Does interactivity affect comprehension and memory for online news? A study conducted by Hesham Mesbah at Kuwait University suggests that it does, but not always for the better.
Mesbah had four groups of subjects listen to a radio newscast on computer speakers. All of the groups heard the same eight stories. He played the newscast for the first group (no interactivity); the second group had to click a link on a Web page to hear the full newscast (low interactivity). The third group had to click separate links to hear each item in the newscast (moderate interactivity); and the fourth group was given two links per item: one for the audio file and another for more text and visual information (high interactivity).
To test recall, Mesbah used a multiple-choice fact-based questionnaire. He asked open-ended “how” and “why” questions to assess comprehension.

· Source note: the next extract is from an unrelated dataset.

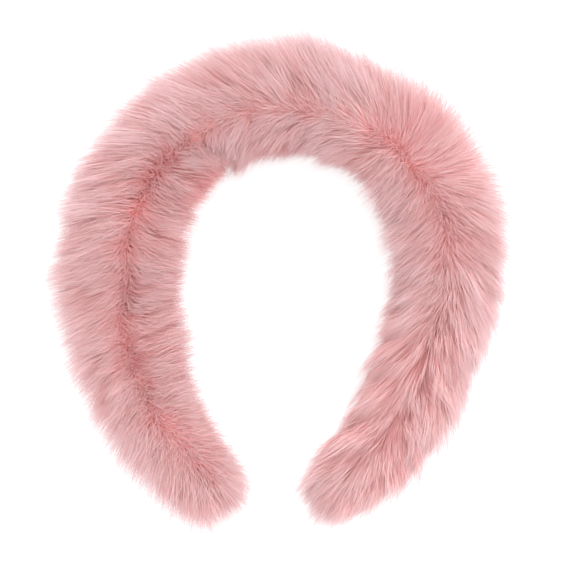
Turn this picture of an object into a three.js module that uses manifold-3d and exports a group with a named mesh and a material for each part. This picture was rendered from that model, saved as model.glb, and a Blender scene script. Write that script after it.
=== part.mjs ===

The results indicate that moderate interactivity has the biggest payoff in improving recall and comprehension. When listeners had some control over the pace of the information, they remembered more details and understood developments better. Subjects in the third group, who clicked a separate link to hear each story, performed best on the post-tests.
But adding more links and background details to the Web page did not result in better memory or comprehension. The fourth group’s scores were almost identical to those of the second group. Mesbah says they appeared to have been distracted by the additional information on the page.
Mesbah’s study was presented at the 2005 AEJMC convention.